Question

Find the area between the curves:
 
 
 y=2x+2
y=3x^2+1

Answer 1

Integrate. You can do it.

Answer 2

Do you know the limits of integration? I suspect if you do limit from -infinity to infinity the whole integral blows up.

Answer 3

I forgot how to set up the integral..
They intercept at 1 and -1/3

Answer 4

The integrand will be the greater function minus the lesser function.

Answer 5

Looks like \(2x+2\) is the greater function. between the intercepts.

Answer 6

Yes. So integrate.

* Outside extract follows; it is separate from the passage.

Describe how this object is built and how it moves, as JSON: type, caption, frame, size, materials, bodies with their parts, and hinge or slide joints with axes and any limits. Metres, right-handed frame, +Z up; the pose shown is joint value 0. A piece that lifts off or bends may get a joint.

You don't need really to worry about greater minus lesser. Just take the absolute value of them all.

Answer 7

I got a graph:

Answer 8

So really, what is stopping you?

Answer 9

You know how to integrate?
Integrate
A=\[\int\limits_{-1/3}^{1} ((2x+2)-(3x^2+1)) dx\]

Answer 10

\[
A= \int\limits_{-\frac 13}^1(2x+2)-(3x^2+1)\;dx
\]

Answer 11

Okay so i end up with:
\[\LARGE (x^2+2x)-(x^3+x)\]
Right?

Answer 12

With the limits of -1/3 to 1 ofc

Answer 13

Finish it.

Answer 14

Finishing it up I get:
\[\LARGE -x^3+x^2+x\]
\[\LARGE -(1)^3+1^2+1=1\]
\[\LARGE -(-\frac{1}{3})^3+(-\frac{1}{3})^2+(-\frac{1}{3})\]
So the final answer will be from
\[\LARGE (1)-[ -(-\frac{1}{3})^3+(-\frac{1}{3})^2+(-\frac{1}{3})]\]
I think..

Answer 15

That can be simplified dude.